SCRANTON -- Former Scranton Mayor James Barrett McNulty has died, according to sources at City Hall.
James Barrett McNulty was born in Scranton on February 27, 1945, the eldest of six brothers and sisters.
And it was clear early on that politics was in his blood.
Jim McNulty first joined the staff of Congressman Dan Flood, before helping Republican Gene Peters win the Scranton mayor's office in 1969.
By 1974, he was deputy mayor.
By 1975 he was running for Lackawanna County Commissioner.
He finished fourth in his first race, but Jim McNulty would make a name for himself two years later, ironically, in another race he lost.
In 1977, McNulty ran in the Democratic primary for mayor of his hometown. He lost by 502 votes to Gene Hickey.
Undaunted, the young McNulty ran a flamboyant campaign, based on the popular "Rocky" movie, a campaign that used stickers for voters to write in McNulty's name on the ballot.
He brought youth and energy to an uphill battle, and when the sticker votes were counted and recounted, McNulty ended up losing to Hickey again, by just a few hundred votes.
But McNulty the fighter would no give up. When Hickey was sworn in as the new mayor, McNulty challenged the election results in court.
In 1979, he ran again for county commissioner, and won his first campaign for the Democratic nomination. But he finished fourth in November, and despite five campaigns in five years, Jim McNulty had been elected to nothing.
That all changed in 1981. An undaunted McNulty charged back into the Democratic primary for mayor, and beat the incumbent Gene Hickey in a three-way race.
He showed plenty of confidence at the polling place in November.
McNulty was sworn in as Scranton's 26th mayor in January 1982.
During his administration, the old Lackawanna Station reopened as a hotel, plans began to emerge for the economic development of Montage Mountain, and he and other officials, including former Governor Scranton even flew to Vermont to bring a train museum to Scranton called Steamtown.

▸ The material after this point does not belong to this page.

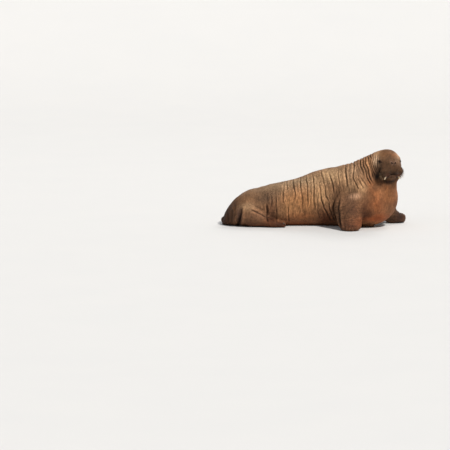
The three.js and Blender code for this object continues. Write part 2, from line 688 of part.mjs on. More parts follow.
// Each limb is parted across its wrist or ankle: the root is one with the body
const limbPieces = limbs.map(({ limb, cut }) => {
  const { centre, forward } = limbFrame(limb, cut);
  const [beyondCut, withinCut] = parting(centre, forward);
  const whole = solidOf(flipperGeometry(limb)).intersect(overFloor);
  return { flipper: largest(whole.intersect(beyondCut)), root: largest(whole.intersect(withinCut)) };
});
const flipperSockets = limbPieces.map(({ flipper }) => socketFor(new THREE.Mesh(geometryOf(flipper))));
const [foreRightRoot, foreLeftRoot, hindRightRoot, hindLeftRoot] = limbPieces.map(({ root }) => root);
const without = (solid, holes) => holes.reduce((left, hole) => left.subtract(hole), solid);

// The tail is a short flap of skin at the end of the rump
const tail = new THREE.Mesh(new THREE.SphereGeometry(1, 14, 8).scale(...TAIL.size), skinLike(COLOUR.tail));
tail.name = 'tail';
tail.position.set(RUMP_END + TAIL.inward, trunkMiddle(RUMP_END), TAIL.height);
const tailSocket = socketFor(tail);
walrus.add(tail);

addFlesh('hindquarters',
  without(trunkSolid.intersect(overFloor).intersect(behindPelvis).add(hindRightRoot).add(hindLeftRoot),
    [...flipperSockets, tailSocket]),
  skinLike(COLOUR.rump));
addFlesh('torso',
  without(trunkSolid.intersect(overFloor).intersect(beforePelvis).intersect(behindChestCut),
    flipperSockets),
  skinLike(COLOUR.flank));
addFlesh('chest',
  without(chestSolid.intersect(overFloor).intersect(beforeChestCut).intersect(underNeckCut)
    .add(foreRightRoot).add(foreLeftRoot), flipperSockets),
  skinLike(COLOUR.chest));
addFlesh('neck', neckSolid.intersect(inNeckPiece), skinLike(COLOUR.neck));

// The head, with a lid ball over each eye, opened by its almond and its socket
let head = headSolid.intersect(inHeadPiece).intersect(behindMuzzle).intersect(overMouth);
for (const eye of eyes) {
  head = head.add(ballAt(eye, EYE.radius + EYE.lid).intersect(behindMuzzle));
  head = head.subtract(lidOpening(eye)).subtract(socketFor(eye));
}
addFlesh('head', without(head, tuskSockets), skinLike(COLOUR.head));

const muzzle = largest(muzzleSolid.intersect(beforeMuzzle).intersect(inHeadPiece));
const moustache = pair(bristlesOf).flat();
const bareMuzzle = without(muzzle, [...tuskSockets, ...pair(nostril)]);
const beardedMuzzle = moustache.reduce((joined, bristle) => joined.add(bristle), bareMuzzle);
addFlesh('muzzle', beardedMuzzle, skinLike(COLOUR.muzzle));
const muzzleSocket = socketFor(new THREE.Mesh(geometryOf(muzzle)), LIP_GAP);
const lowerJaw = jawSolid.intersect(inHeadPiece).intersect(underMouth);
addFlesh('lower_jaw', without(lowerJaw, [muzzleSocket, ...tuskSockets]), skinLike(COLOUR.jaw));

limbs.forEach(({ name, limb, color, claws }, i) => {
  const nails = clawMeshes(limb, name.replace('flipper', 'claw') + '_', claws);
  addFlesh(name, without(limbPieces[i].flipper, nails.map((nail) => socketFor(nail))), skinLike(color));
  walrus.add(...nails);
});

walrus.add(...eyes, ...tusks);

// The frame's origin is on the floor under the middle of the whole animal
const box = new THREE.Box3().setFromObject(walrus);
const middle = box.getCenter(vec(0, 0, 0));
walrus.position.set(-middle.x, -middle.y, 0);

export default walrus;
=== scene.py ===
"""A young walrus, life size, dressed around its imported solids. Metres, +Z up."""

import itertools
import math

import bpy
import numpy as np
from mathutils import Matrix, Vector
from mathutils.bvhtree import BVHTree


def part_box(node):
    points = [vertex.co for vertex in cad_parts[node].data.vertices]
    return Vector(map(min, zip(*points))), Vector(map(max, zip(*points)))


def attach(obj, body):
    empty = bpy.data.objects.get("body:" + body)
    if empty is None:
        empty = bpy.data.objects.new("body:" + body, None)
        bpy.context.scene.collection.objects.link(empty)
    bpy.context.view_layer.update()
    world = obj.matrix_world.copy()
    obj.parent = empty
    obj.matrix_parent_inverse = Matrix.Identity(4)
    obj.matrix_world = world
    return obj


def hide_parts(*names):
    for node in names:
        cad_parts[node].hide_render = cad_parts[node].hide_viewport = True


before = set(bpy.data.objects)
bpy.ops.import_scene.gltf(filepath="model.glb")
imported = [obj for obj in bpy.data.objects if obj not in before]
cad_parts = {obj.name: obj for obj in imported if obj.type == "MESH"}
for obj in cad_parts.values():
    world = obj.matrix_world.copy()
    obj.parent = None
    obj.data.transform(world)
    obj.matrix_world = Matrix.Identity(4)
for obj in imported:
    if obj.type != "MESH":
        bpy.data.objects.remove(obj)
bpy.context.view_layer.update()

bl_info = {
    "name": "Young walrus",
    "version": (1, 0, 0),
    "blender": (4, 5, 0),
    "location": "3D View > Sidebar > Walrus",
    "description": "Builds a young walrus: its skin, coat, eyes, tusks, claws, moustache and stage",
    "category": "Add Mesh",
}

FLESH_NODES = (
    "tail", "hindquarters", "torso", "chest", "neck", "head", "muzzle", "lower_jaw",
    "fore_flipper_right", "fore_flipper_left", "hind_flipper_right", "hind_flipper_left",
)
SIDES = (("right", -1), ("left", 1))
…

When a giardiasis scare hit the city in 1984, McNulty got headlines by trucking in an 80,000 gallon tank of clean water, and by flying to Washington to testify about the quality of Scranton's drinking water.
McNulty also made news by collecting the garbage himself during a Scranton DPW strike.
And as he attended the installation of former Scranton Bishop John O'Connor in New York City later that year.
James Barrett McNulty , with his trademark red rose in the lapel, seemed a shoo-in for re-election in 1985. But McNulty 's greatest political disappointment was still to come.
After beating back a challenge in the Democratic primary, McNulty made public splashes by courting department store owner Al Boscov to open a store in Scranton.
And for his hands-on response when Hurricane Gloria hit the city in September, including a confrontation with the water company over the quality of the city's drinking water after the storm.
By the time the election night came around, McNulty 's headline grabbing wasn't enough to get him reelected.
Republican David Wenzel beat McNulty by just 120 votes.
Jim McNulty 's term as mayor of Scranton was brief, but unforgettable.
After leaving office, he became a respected political consultant, and frequent commentator on TV.
He proposed to Evie Rafalko on primary election night 1989 and married her at 6 p.m. on the day after Valentines Day in 1991.
McNulty made one final run for office, losing in a crowded field in the Democratic primary for mayor in 1989. His wife, however found great political success as Lackawanna County's long-time recorder of deeds.
Jim McNulty , who seemed born to be a politician, ost far more elections than he won. But he left an indelible mark on the city he loved.